Yet for people who were new to their roles—either new to the organization or the career, or freshly promoted into a new position—this format didn’t work very well. For those people, Hoffman found that a 45-minute weekly worked best, working down to a 30-minute weekly, then transitioning them into the 90/30 split.

In short, managers have to experiment to find out what works best for them and for their reports. It’s easy enough to find other managers’ strategies for creative inspiration online and among peers—and we encourage discovering what others have tried. But what works for one engineer (or one manager) isn’t a guaranteed success for another. The freedom to play with the format allows both participants to find what works—and to shift it when it could work better.

Avoid canceling 1:1s, and minimize rescheduling

Regularly canceling 1:1s with engineers can send the message that their managers don’t value listening to them. It certainly signals that their managers don’t prioritize it. 

Of course, 1:1s needs to be rescheduled on occasion because of life or work responsibilities on either the engineer’s or the manager’s plate. When that happens, managers can still demonstrate the importance of meeting with an engineer by aiming to reschedule for the same day, or as close to it as possible. Skipping 1:1s altogether sets a slippery precedent—and giving in to the feeling of “we don’t have much to discuss this week, so let’s forego this meeting” negates the importance of consistency in establishing a healthy cadence.

Granted, 1:1s are not routinely urgent. But outside of true emergencies, a team’s engineers are generally their manager’s top concern. Holding 1:1s sacred is the chance to prove that.

Preparation is key

Since 1:1s are truly two-way streets, it’s important for both the manager and the engineer to prepare for them. These meetings are opportunities for deep dives into engineer experiences, goals and perspectives. Preparation allows both parties to jump right in instead of spending precious one-on-one time finding their footing. 

Here are some strategies for preparing effectively for both long-running and first-time 1:1s.

Take and review notes from previous 1:1s

In practice, the preparation for the next 1:1 starts during the previous one, particularly for managers who consistently take notes throughout and after each meeting.

Documenting the discussions that take place during a 1:1 is a wise practice for both participants. In fact, it’s often beneficial to share those notes with one another so that any discrepancies or misunderstandings can be caught before they extrapolate. After all, this is the engineers’ meeting—everything about it should be accessible to them. The notes aren’t secret; they’re for both people. For managers, note-taking also shows: 

  • Signals they are paying attention to what they’re hearing

  • Improves retention of what they learned

  • Helps keep track of commitments they’ve made

  • Provides a reference when it's time for a quarterly or annual performance review

  • Illustrates the progress of conversations and relationships over time

And, of course, these notes provide managers with an immediate reference point for which threads to pick back up during the next 1:1.

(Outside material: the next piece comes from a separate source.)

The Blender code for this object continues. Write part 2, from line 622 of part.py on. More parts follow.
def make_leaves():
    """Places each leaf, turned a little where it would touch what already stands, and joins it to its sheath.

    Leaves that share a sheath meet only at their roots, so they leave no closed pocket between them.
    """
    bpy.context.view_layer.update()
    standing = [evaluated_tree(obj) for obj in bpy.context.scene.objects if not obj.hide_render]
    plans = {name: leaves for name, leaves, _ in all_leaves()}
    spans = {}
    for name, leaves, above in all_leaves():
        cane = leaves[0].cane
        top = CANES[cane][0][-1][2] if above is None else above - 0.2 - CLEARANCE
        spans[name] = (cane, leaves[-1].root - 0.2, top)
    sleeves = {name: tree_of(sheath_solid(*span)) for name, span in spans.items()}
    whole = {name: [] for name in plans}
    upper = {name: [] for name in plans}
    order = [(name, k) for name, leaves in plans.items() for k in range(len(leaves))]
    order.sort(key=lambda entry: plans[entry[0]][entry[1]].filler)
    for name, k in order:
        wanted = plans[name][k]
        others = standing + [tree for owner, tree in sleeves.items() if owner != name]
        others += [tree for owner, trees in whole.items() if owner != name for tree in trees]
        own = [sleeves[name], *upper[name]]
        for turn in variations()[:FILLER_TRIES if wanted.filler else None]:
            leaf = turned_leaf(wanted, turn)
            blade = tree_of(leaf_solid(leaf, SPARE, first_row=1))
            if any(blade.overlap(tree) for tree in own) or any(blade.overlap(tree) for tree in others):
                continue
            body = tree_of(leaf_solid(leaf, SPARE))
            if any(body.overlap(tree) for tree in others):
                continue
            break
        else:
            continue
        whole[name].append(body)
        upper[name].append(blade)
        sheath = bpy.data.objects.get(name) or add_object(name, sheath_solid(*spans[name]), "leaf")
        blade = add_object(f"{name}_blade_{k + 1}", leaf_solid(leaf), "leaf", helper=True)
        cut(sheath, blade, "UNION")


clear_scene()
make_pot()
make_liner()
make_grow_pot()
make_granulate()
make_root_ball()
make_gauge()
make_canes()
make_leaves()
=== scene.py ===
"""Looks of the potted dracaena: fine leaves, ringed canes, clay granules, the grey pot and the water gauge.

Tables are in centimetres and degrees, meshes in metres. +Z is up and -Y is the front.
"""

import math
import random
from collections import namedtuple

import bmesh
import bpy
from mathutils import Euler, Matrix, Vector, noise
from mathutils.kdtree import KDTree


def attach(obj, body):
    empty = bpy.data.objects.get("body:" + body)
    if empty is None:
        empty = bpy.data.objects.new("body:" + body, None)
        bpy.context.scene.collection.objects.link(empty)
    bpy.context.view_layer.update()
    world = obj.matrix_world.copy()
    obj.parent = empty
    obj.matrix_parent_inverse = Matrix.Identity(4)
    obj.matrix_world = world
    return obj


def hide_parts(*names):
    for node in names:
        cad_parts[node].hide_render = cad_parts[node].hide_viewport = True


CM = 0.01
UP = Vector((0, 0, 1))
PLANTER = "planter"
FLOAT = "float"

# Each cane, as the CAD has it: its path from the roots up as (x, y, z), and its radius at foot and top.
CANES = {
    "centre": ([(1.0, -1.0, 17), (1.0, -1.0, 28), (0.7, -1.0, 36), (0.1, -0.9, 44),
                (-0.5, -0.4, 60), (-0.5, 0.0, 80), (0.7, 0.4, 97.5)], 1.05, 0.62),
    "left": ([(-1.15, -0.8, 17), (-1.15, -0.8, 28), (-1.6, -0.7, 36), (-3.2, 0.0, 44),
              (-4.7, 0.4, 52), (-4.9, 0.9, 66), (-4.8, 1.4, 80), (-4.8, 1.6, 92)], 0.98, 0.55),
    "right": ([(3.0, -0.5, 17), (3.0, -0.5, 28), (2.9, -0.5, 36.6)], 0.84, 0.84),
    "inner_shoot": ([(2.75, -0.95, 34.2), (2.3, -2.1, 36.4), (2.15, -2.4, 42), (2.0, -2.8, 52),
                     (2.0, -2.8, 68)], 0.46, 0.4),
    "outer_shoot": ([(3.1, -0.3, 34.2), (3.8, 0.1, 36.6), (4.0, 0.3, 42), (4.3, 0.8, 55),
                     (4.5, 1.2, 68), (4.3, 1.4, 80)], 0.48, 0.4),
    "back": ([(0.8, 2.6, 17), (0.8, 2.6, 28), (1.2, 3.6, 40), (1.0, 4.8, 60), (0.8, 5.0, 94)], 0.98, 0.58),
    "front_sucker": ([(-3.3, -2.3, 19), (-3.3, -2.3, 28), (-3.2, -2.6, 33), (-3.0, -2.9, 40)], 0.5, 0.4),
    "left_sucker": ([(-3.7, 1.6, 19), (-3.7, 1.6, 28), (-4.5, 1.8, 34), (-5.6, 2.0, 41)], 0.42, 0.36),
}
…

Taking notes, and keeping a feedback log of the conversations held with engineers, aids with both the week-to-week cadence of meetings and the much higher-level view of an engineer’s career. Keeping track of what was discussed and when it happened offers managers a resource for establishing a cadence of themes. 

For example, during each 1:1, a manager is likely to ask some form of “How are you?” Conscientious notes will remind both the developer and the engineer to follow up this time on last time’s feelings. If an engineer is working toward a promotion, however, that’s not likely to become a weekly conversation. But it’s important for leaders to keep those high-level yet infrequent threads from being lost for far too long. Documentation of those conversations will help both parties to bring up the topic more regularly—they can even schedule time, say, monthly or bi-weekly to check in on it. 

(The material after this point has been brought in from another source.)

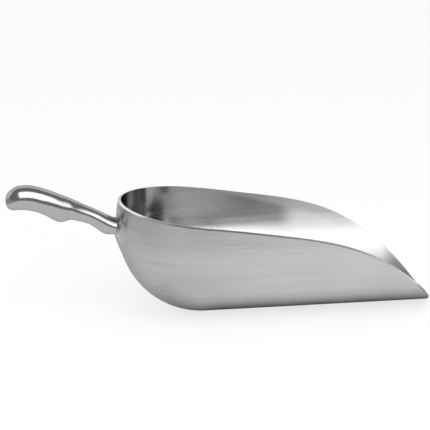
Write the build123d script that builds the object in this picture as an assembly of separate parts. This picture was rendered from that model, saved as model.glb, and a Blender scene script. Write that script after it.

Draft an agenda beforehand, and encourage engineers to do the same

These individual meetings with engineers are very personal. But that does not mean they are casual. Most managers would prepare materials and gather their thoughts before sitting down with the C-suite leaders. And 1:1s can have a greater impact when both the manager and the engineer draft an agenda for them.

These agendas could be jointly crafted on a shared document, or each person could draft their own. They needn’t be overly detailed or customized. After all, the 1:1 is largely a chance for an engineer to talk and a manager to listen—so a manager’s agenda is seldom a prescription for what they will discuss.

Rather, a manager’s agenda is more of a set of conversation-starters and conversation-deepeners. If engineers come without much to share, or don’t yet feel comfortable or skilled at crafting agendas, a manager can still be ready to open meaningful conversations. If your team member comes prepared, this is their time, so let ‘em rip. Their agendas largely drive the actual meeting. The more curious and empathetic a manager is to their team member’s thoughts, the greater the likelihood of the meeting being productive

But whoever’s agenda guides the meeting, the mere existence of one will help managers waste less time figuring out what to discuss and more time digging into what matters to their engineers.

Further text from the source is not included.